I shouldn’t romanticise the work here. Digging the hole by myself was difficult. I have a distracting audience of sheep. My back hurts, my library-honed arm muscles hurt from breaking rocks with a heavy metal rod and the hole is too thin for particularly effective shovelling. I cleared as much of the rocks and dirt out by hand. And then Mark turned up with a cup of tea, broke the final rock and stole the glory. He’d had a couple of Goldcrests further up the dyke. I had a couple of Robins funnel along it — which bodes well for migrants — and a Great Black-backed Gull eating a gurnard that it robbed from a Shag.
***
After lunch it rained a little harder. Raindrops dripping off my lenses, I found two Goldcrests in a stunted, lichen-crusted wind-blown little sycamore in the garden at Holland. They were gleaning insects from the bark, for the leaf-cover hasn’t grown and looks at least a month off yet. I don’t know what they were finding but it was miraculous that they were finding anything at all. It’s miraculous that they made it here at all: a six gram, nine centimetre bundle of flesh and muscle and feathers, blown about on a wet easterly wind. There are no trees for them here, we are north of Britain’s natural woodland. They’ll stop for a day and be off on a favourable south westerly, heading to the pine blankets of Scandinavia, or possibly even as far as Russia. In the boughs beneath them, a Song Thrush gently calling to itself. It had a back that was greyer than it was brown, like that found on European birds.

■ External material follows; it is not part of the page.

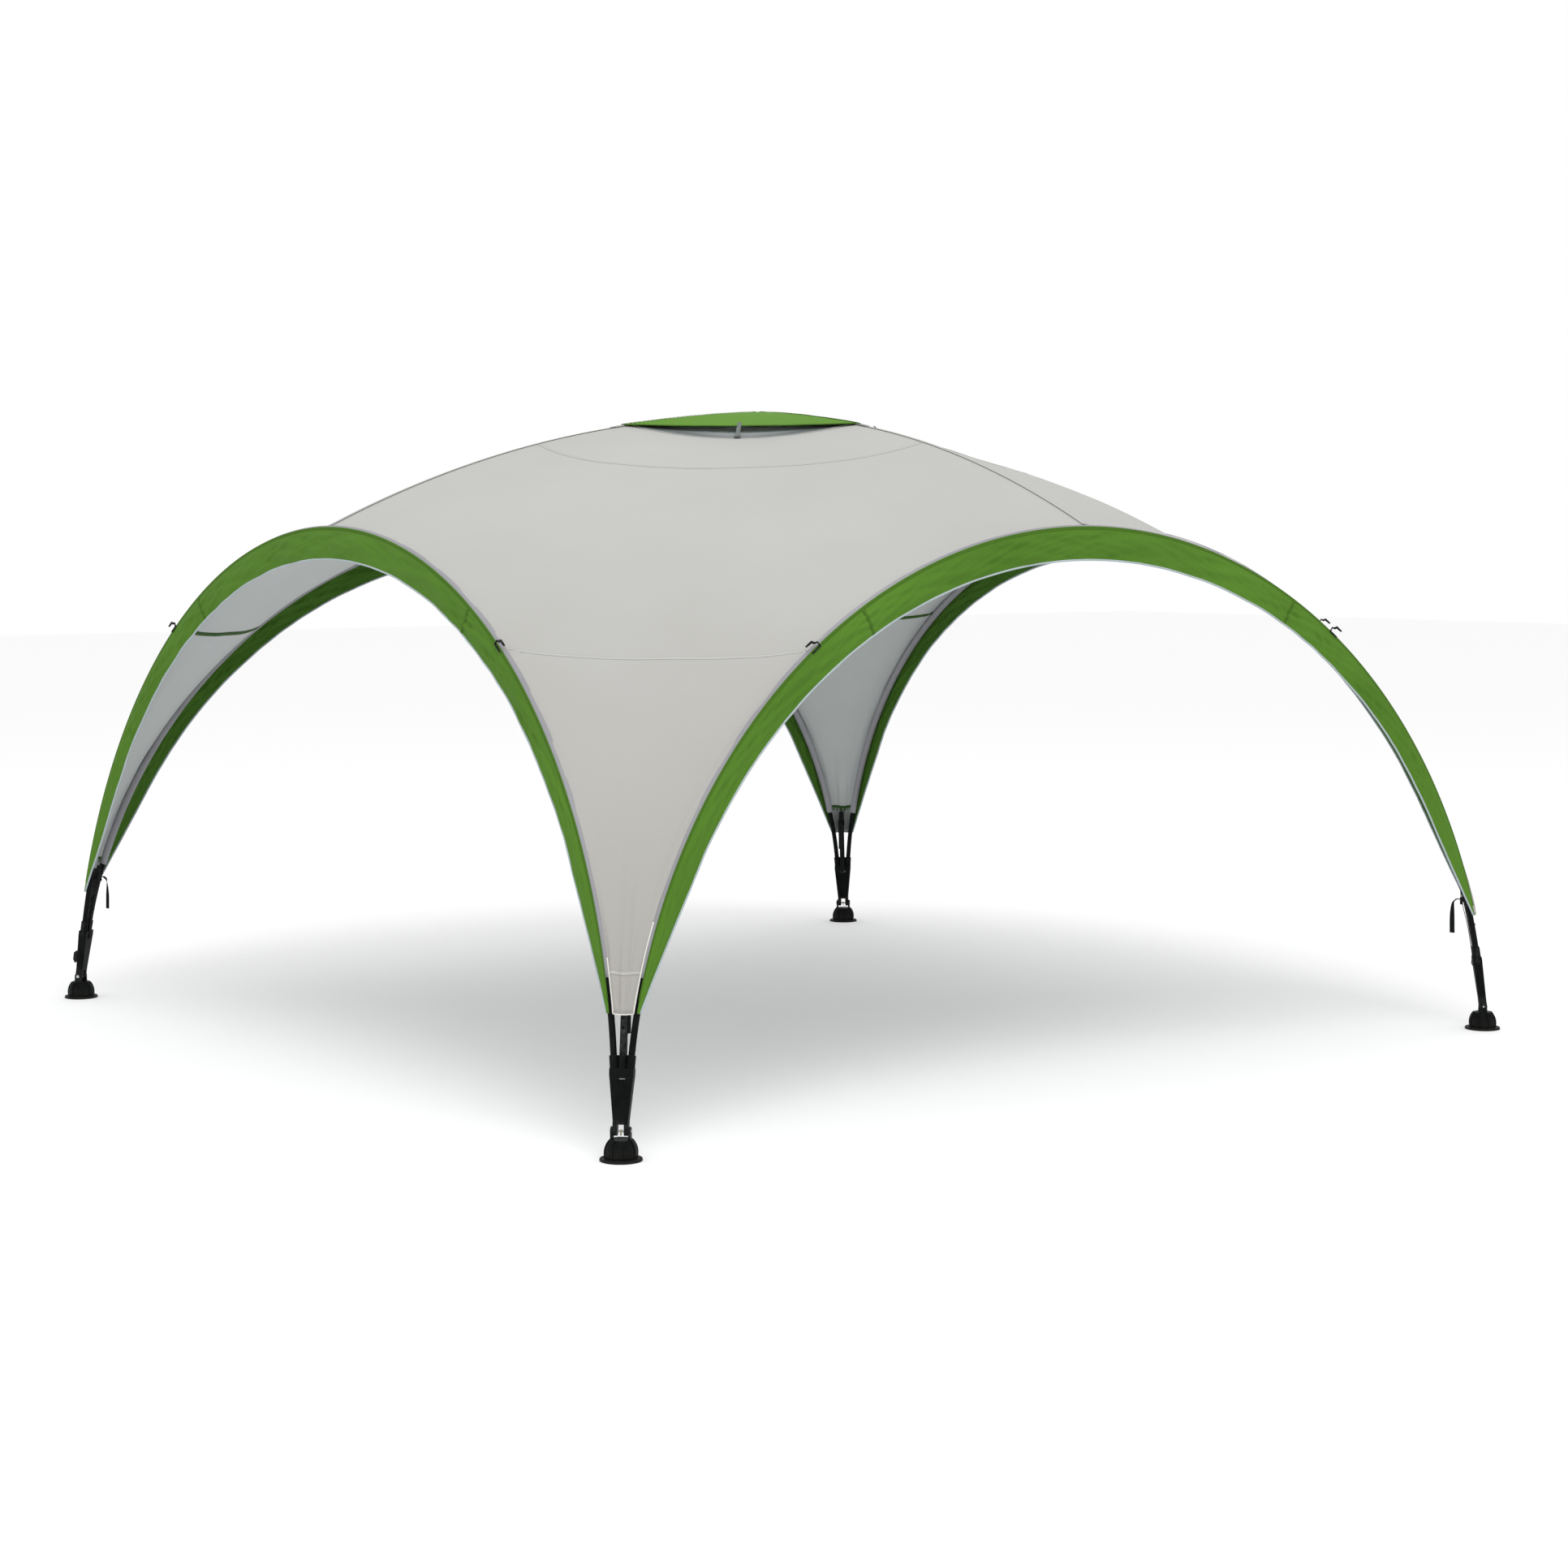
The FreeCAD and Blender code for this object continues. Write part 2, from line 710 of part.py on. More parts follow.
def oblong(centre, along, across, up, sizes):
    """Block from its centre, three directions and three sizes."""
    half = [size / 2.0 for size in sizes]
    start = centre - up * half[2]
    signs = [(1, 1), (-1, 1), (-1, -1), (1, -1), (1, 1)]
    ring = [start + along * (a * half[0]) + across * (b * half[1]) for a, b in signs]
    return Part.Face(Part.makePolygon(ring)).extrude(up * sizes[2])


def vent_prop():
    """Folding strut that holds the cap's edge off the canopy."""
    across = vent_edge()[2]
    pivot = prop_pivot()
    reach = vent_cap_radius / 2.0 + prop_cap_outset
    tip = Vector(reach, reach, cap_corner_height + prop_above_cap)
    half = prop_width / 2.0
    run = (tip - pivot).normalize()
    eye = rod(pivot - across * half, pivot + across * half, prop_eye_radius)
    side = run.cross(across).normalize()
    length = (tip - pivot).Length
    middle = pivot + run * (length / 2.0)
    strut = oblong(middle, run, across, side, (length, prop_width, prop_thickness))
    bore = rod(pivot - across * prop_width, pivot + across * prop_width,
               prop_pin_radius + pin_running_clearance)
    return joined([eye, strut]).cut(bore)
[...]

Halfway down the road another Goldcrest flits across in front of me, heading for shelter in the gaps in a dry stone wall. There’s a slight cognitive dissonance at work here: you head to a remote Scottish island and the main habitat for migratory birds is a set of human made things, made for the purpose of hemming in other animals.
***
The promise of migrant birds doesn’t hold though. I head out to my census area, the exposed Bridesness corner of the island into the teeth of a high tide whipped into vigour. Salt and rain and wind. On the very corner I ducked behind a wall for shelter and found the broch instead: a near 2000 year old round stone building. No one really knows what brochs were built for, but right at that moment it made a very effective umbrella. Scotland has enough of these that isn’t deemed worthy of a sign, or interpretation, or a visitor centre. Not particularly well marked on the map for me to stumble across it by accident. In the absence of finding unexpected wildlife, unexpected history will do.
***
As I headed back inland from the coast: a female Hen Harrier drifted, unruffled and elegant in the weather, along the side of the loch, causing havoc amongst the wildfowl. It perches up briefly, folding away wet wings and turning into a sort of origami bird: an elegant lightweight dart, before being forcibly escorted by the too too close attentions of a Hooded Crow. Overhead a Snipe drummed, displaying in the dreich.
***
The blisters have gone. But the tiredness remains. This evening felt like sleepwalking, like wading neck-deep through life.
27th of March
The forecast was worse for birds: the wind had swung to the west again and the rain had disappeared. But still a Goldcrest calls seeped from the bushes and a migrant Rook flapped overhead in the murky morning. It didn’t take me long on my census route today to find the Black Redstart that Mark had found two days earlier, half perched, half hiding in the rocky sea defences beneath a coastal croft. First one of those that I’ve seen in a while. I always think they should be the totem animal of the new nature writers: they like the bleak coastal and post-industrial edges of Britain, they’re rare and best found in unlikely places, and owe their existence here to war and migration. They’re also, as adult males, truly stunning black and bright red. In this female: a little dowdier. More ash and embers than coal and fire.
***
It took three minutes, according to the times stamped in my photographs, from beginning to end. It is seared into my memory. It came out of blue sky — crows calling — and frantic shapes of panic and aggression. A Buzzard, and two hoodies having a barney. I look again — no, not a Buzzard. It’s barred underneath and the wingtips are deeply fingered. A hawk. Sparrowhawks pass through the island and it must be one of those but it has a Hooded Crow chasing each wing, each wing as long as each crow. My mind goes into overdrive, spinning like a slot machine: it comes up Gos, Gos, Sparrowhawk? In the melee of panic and aggression overhead, it is impossible to pick out the half-remembered ID features. The secondaries don’t appear to bulge much. The tail is moulting and thus useless. And that’s where it ends: this is so far removed from my Goshawk context of displaying birds over distant pine woods that I don’t really know where to begin. So I gawp and take photographs. It has to be both. It can’t be either.
***
I get home and sort my head out. Sitting in the photos, a pixel-perfect Goshawk. The eleventh ever to appear on the island.
***
That afternoon I celebrate by mixing cement.